The story is published in 1954. It is one of Andrić's short stories that is far removed from either the Bosnian setting or its thematics and symbolism. This has led more than one critic to remark that Andrić had bid his farewell to Bosnia and was concentrating more successfully on contemporary stories with non-Bosnian setting.
The central character is the forty-eight ex-opera-singer Marta L, beautiful and successful lady. She spends her holiday on the seaside, and lying on the beach, she is thinking about herself. Marta L. is in the zenith of her life, and she has an inkling of the old age approaching. She doesn’t want to admit her fear, so she goes back to her childhood and youth, and revives the days of waking her sexuality.
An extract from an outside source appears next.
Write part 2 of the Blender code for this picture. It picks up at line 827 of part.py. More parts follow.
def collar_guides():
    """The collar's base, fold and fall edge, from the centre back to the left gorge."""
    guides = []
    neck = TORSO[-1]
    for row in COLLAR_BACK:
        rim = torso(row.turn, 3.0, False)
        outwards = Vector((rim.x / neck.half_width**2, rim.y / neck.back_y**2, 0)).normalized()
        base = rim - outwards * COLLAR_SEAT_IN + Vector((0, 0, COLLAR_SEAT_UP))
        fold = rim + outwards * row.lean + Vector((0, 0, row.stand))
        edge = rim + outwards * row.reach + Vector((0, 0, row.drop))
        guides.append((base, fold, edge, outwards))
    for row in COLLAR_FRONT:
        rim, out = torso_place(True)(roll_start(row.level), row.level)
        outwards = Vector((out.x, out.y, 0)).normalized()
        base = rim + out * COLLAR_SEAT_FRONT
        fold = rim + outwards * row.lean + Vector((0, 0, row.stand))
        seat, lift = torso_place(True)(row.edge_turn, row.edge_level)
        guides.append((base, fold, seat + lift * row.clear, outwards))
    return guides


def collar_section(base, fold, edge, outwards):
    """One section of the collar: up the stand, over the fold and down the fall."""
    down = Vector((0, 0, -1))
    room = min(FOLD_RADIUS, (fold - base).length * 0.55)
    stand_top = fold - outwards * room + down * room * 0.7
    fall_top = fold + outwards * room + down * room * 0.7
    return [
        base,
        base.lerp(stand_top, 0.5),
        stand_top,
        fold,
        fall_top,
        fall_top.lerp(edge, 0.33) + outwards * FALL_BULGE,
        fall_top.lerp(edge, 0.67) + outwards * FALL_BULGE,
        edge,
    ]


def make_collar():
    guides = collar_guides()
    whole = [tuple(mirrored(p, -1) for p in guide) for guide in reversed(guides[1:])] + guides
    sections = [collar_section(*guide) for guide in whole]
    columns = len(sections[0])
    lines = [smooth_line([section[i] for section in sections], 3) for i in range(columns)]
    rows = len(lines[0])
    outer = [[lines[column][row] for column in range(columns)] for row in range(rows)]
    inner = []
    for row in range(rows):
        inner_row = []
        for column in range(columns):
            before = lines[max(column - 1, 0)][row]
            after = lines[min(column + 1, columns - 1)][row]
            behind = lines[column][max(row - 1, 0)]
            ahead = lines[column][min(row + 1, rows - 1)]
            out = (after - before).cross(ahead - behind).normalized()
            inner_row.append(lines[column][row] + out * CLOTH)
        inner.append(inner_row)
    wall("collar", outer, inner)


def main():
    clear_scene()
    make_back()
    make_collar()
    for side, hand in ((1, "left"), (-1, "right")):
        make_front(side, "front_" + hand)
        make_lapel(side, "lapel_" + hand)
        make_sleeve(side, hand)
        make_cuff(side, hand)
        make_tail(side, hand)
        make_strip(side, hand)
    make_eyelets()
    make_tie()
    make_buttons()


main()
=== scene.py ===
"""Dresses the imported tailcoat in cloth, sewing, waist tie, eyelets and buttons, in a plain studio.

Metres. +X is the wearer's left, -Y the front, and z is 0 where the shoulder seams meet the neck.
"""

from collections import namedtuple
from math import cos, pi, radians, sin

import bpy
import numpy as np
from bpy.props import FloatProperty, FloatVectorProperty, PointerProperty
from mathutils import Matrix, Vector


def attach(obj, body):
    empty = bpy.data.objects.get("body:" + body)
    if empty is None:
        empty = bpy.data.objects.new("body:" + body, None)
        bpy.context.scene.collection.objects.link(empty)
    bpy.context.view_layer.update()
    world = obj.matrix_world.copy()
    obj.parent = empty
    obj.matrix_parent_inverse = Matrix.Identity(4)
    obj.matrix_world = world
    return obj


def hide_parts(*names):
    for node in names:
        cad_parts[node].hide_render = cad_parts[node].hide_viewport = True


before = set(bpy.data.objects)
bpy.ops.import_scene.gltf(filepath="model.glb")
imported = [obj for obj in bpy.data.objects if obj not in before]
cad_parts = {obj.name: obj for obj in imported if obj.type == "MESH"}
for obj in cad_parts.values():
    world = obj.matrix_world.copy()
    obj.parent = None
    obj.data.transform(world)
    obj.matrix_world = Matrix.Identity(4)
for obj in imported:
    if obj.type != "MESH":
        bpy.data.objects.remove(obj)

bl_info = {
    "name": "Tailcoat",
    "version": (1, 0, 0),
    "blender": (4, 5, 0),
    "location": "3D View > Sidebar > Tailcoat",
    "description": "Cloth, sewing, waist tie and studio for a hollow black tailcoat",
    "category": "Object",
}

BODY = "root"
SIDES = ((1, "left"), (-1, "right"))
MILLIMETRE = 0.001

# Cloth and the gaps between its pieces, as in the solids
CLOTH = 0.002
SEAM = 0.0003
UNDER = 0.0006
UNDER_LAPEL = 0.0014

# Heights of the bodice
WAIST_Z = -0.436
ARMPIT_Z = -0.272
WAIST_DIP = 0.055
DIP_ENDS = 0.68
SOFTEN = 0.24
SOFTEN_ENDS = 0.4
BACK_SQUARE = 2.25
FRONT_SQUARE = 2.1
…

The very thought on the old age fills her with horror; in the hot summer day the ex-beauty can’t stop thinking that the best days of her life passed away, and that the time when she will be the old lady is coming. Marta L. can’t find own peace, except in sunbathing or swimming. In those moments, when she feels her body, Marta L. is tranquil. The end of the story tells that: “She felt herself as light and big and powerful as the world which itself changes and remains always the same, calm and happy in the lap of the benign, momentary respite.”
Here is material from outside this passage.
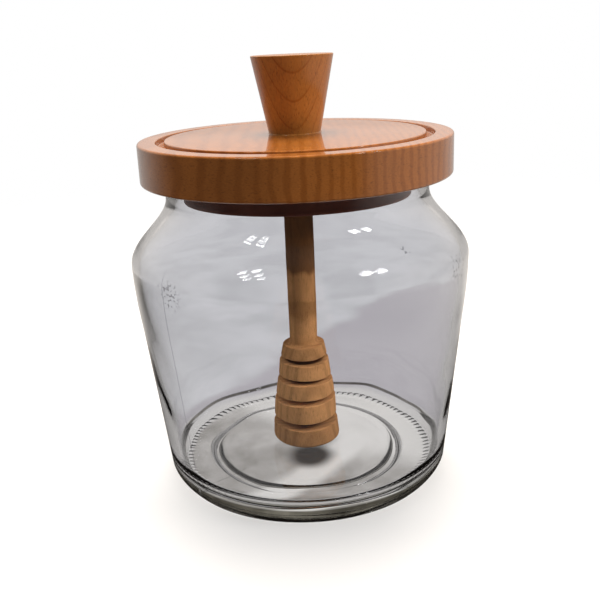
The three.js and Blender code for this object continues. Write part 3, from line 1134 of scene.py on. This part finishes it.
def make_backdrop(settings):
    """A pale space that the camera sees, greyer through the glass, and light from low and above."""
    scene = bpy.context.scene
    scene.view_settings.view_transform = "Standard"
    world = bpy.data.worlds.new("pale_studio")
    scene.world = world
    world.cycles.sampling_method = "NONE"
    world.use_nodes = True
    tree = world.node_tree
    tree.nodes.clear()
    place = add_node(tree, "TexCoord")
    split = add_node(tree, "SeparateXYZ", {0: place.outputs["Generated"]})
    right, back, up = split.outputs
    light = add_node(tree, "LightPath")
    in_glass = light.outputs["Is Transmission Ray"]
    # Height of the direction: dull floor below, a pale band at eye level, a dimmer ceiling.
    level = add_node(tree, "MapRange", {"Value": up, "From Min": -1.0, "From Max": 1.0})
    greys = [(height, linear(grey)) for height, grey in ROOM_GREYS]
    band = add_node(tree, "ValToRGB", {0: level}, greys)
    # Gloss mirrors a bright space behind the object and on its right, and a dark room elsewhere.
    depth = add_node(
        tree,
        "MapRange",
        {"Value": back, "From Min": 0.0, "From Max": 0.75, "To Min": 0.05},
        interpolation_type="SMOOTHSTEP",
    )
    far_right = area(tree, (right, 0.6, 0.92))
    mirrored = add_node(tree, "Math", {0: depth, 1: far_right}, operation="MAXIMUM")
    # Inside the glass a reflected ray finds pale surroundings on all sides but the viewer's.
    inner = add_node(
        tree,
        "MapRange",
        {"Value": back, "From Min": -0.5, "From Max": 0.05, "To Min": 0.03, "To Max": 1.0},
        interpolation_type="SMOOTHSTEP",
    )
    glossy = add_node(tree, "Mix", {"Factor": in_glass, "A": mirrored, "B": inner})
    # Matt pieces get even light outside. In the jar they get it from above and in front.
    from_front = area(tree, (up, 0.42, 0.62), (back, 0.3, -0.3))
    in_jar = add_node(tree, "Math", {0: from_front, 1: in_glass}, operation="MULTIPLY")
    even = add_node(tree, "MapRange", {"Value": in_glass, "To Min": 0.35, "To Max": 0.16})
    matt = add_node(tree, "Math", {0: in_jar, 1: 3.4, 2: even}, operation="MULTIPLY_ADD")
    bounced = light.outputs["Diffuse Depth"]
    after_matt = add_node(tree, "Math", {0: bounced, 1: 0.5}, operation="GREATER_THAN")
    strength = add_node(tree, "Mix", {"Factor": after_matt, "A": glossy, "B": matt})
    lit = add_node(tree, "Background", {"Color": band, "Strength": strength})
    through = add_node(tree, "Background", {"Color": settings.glass_backdrop_colour})
    unseen = add_node(tree, "MixShader", {0: clear_view(tree, light), 1: lit, 2: through})
    seen = add_node(tree, "Background", {"Color": settings.backdrop_colour})
    mixed = add_node(tree, "MixShader", {0: light.outputs["Is Camera Ray"], 1: unseen, 2: seen})
    add_node(tree, "OutputWorld", {"Surface": mixed})


def make_lamp(name, place, aim, size, power, colour, mirrored=True):
    """A soft rectangular lamp that points at a place, seen or not seen in glossy surfaces."""
    data = bpy.data.lights.new(name, "AREA")
    data.shape = "RECTANGLE"
    data.size, data.size_y = size
    data.energy = power
    data.color = colour
    lamp = bpy.data.objects.new(name, data)
    direction = Vector(aim) - Vector(place)
    turn = direction.to_track_quat("-Z", "Y").to_matrix().to_4x4()
    lamp.matrix_world = Matrix.Translation(place) @ turn
    lamp.visible_glossy = mirrored
    lamp.visible_transmission = mirrored
    bpy.context.scene.collection.objects.link(lamp)


def make_ceiling_lamps(power):
    """Small bright lamps overhead, whose reflections are the white marks on the shoulder."""
    white = linear("#ffffff")
    for number, (x, y, length, width) in enumerate(CEILING_LAMPS):
        shine = power * length * width / CEILING_LAMP_AREA
        place = (x, y, CEILING_LAMP_HEIGHT)
        make_lamp(f"ceiling_lamp_{number}", place, (x, y, 0), (length, width), shine, white)


class HONEYJAR_OT_stage(bpy.types.Operator):
    """Makes the camera, the plain floor, the pale backdrop and the soft lamps"""

    bl_idname = "honey_jar.stage"
    bl_label = "Stage"

    def execute(self, context):
        settings = context.scene.jar_stage
        make_camera()
        make_floor(settings)
        make_backdrop(settings)
        power = settings.lamp_power
        middle = (0, 0, 0.09)
        warm = linear("#fff6ec")
        cool = linear("#f4f7ff")
        make_lamp("main_lamp", (0.66, -0.25, 0.5), middle, (0.25, 0.25), power, warm, False)
        make_lamp("side_lamp", (-0.8, 0.3, 0.5), middle, (0.4, 0.4), power * 0.4, cool, False)
        make_lamp("top_lamp", (0.0, 0.25, 1.1), middle, (0.6, 0.6), power * 6.0, warm, False)
        make_ceiling_lamps(settings.ceiling_power)
        return {"FINISHED"}


class HONEYJAR_PT_panel(bpy.types.Panel):
    """Lists the pieces of the honey jar"""

    bl_idname = "HONEYJAR_PT_panel"
    bl_label = "Honey jar"
    bl_space_type = "VIEW_3D"
    bl_region_type = "UI"
    bl_category = "Honey jar"

    def draw(self, context):
        for operator in OPERATORS:
            self.layout.operator(operator.bl_idname)
        for group in SETTINGS:
            settings = getattr(context.scene, group)
            for name in settings.bl_rna.properties.keys():
                if name not in ("name", "rna_type"):
                    self.layout.prop(settings, name)


OPERATORS = (
    HONEYJAR_OT_stage,
    HONEYJAR_OT_glass,
    HONEYJAR_OT_lid,
    HONEYJAR_OT_seal,
    HONEYJAR_OT_knob,
    HONEYJAR_OT_dipper,
)
SETTINGS = {
    "jar_glass": GlassSettings,
    "jar_lid": LidSettings,
    "jar_dipper": DipperSettings,
    "jar_stage": StageSettings,
}


def register():
    for group, settings in SETTINGS.items():
        bpy.utils.register_class(settings)
        setattr(bpy.types.Scene, group, bpy.props.PointerProperty(type=settings))
    for operator in OPERATORS:
        bpy.utils.register_class(operator)
    bpy.utils.register_class(HONEYJAR_PT_panel)


def unregister():
    bpy.utils.unregister_class(HONEYJAR_PT_panel)
    for operator in reversed(OPERATORS):
        bpy.utils.unregister_class(operator)
    for group, settings in SETTINGS.items():
        delattr(bpy.types.Scene, group)
        bpy.utils.unregister_class(settings)


def main():
    register()
    bpy.ops.honey_jar.stage()
    bpy.ops.honey_jar.glass()
    bpy.ops.honey_jar.lid()
    bpy.ops.honey_jar.seal()
    bpy.ops.honey_jar.knob()
    bpy.ops.honey_jar.dipper()


if __name__ == "__main__":
    main()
There are those women, like this one, in whom the feeling for colour and chromatic harmony is highly developed, as if inborn. Like plants, they live and talk in colour. Around such women colours sing, as it were, inaudibly and yet in such unison that they seem to be part of cosmic harmony scaled down to a women's being and the power of human senses. Women like this seem to gather new colours from nature, and to create new relationships between them, and new iridescences; actually, all they do is to uncover them to our eyes, which otherwise wouldn't know how to see them. Slowly and calmly, as unerringly as nature herself, they spread about them, according to their age and possibilities and the circumstances in which they live, their own colours, as if that were all they had to communicate about themselves to other people.
Very little more could be said about this woman who lay at some distance from the rest of the bathers, her hands clasped on her breasts, stretched out and slender, with her eyes shut, like one of the stone duchesses on a sarcophagus.
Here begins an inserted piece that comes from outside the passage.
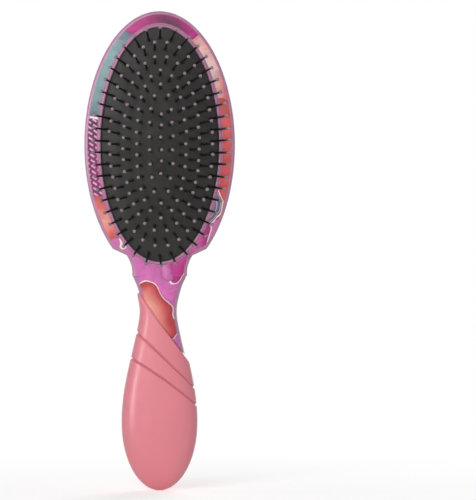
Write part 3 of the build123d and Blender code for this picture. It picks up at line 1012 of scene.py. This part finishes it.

We know next to nothing about people who pass by us or lie next to us. Was there anything more one might added about this woman, laid out like a statue, Martha L., an opera singer on her vacation, in her forty-eight year? She herself was trying to forget who and what she was, and how long she had been around. Drowsily she gave herself to the sun's fire and to the dim memories and daydreams that welled in her aimlessly and against her will. Vague stirrings, words clearly spoken and yet unintelligible, silences of an unknown meaning, all this mingled inside her, ebbed swiftly and came back again, refusing to fade into limbo. Though not asleep, she was dreaming. And now she was clearly: a strange image out of her past life, one that she had never suspected was still alive in her memory. She was sitting on a garden wall.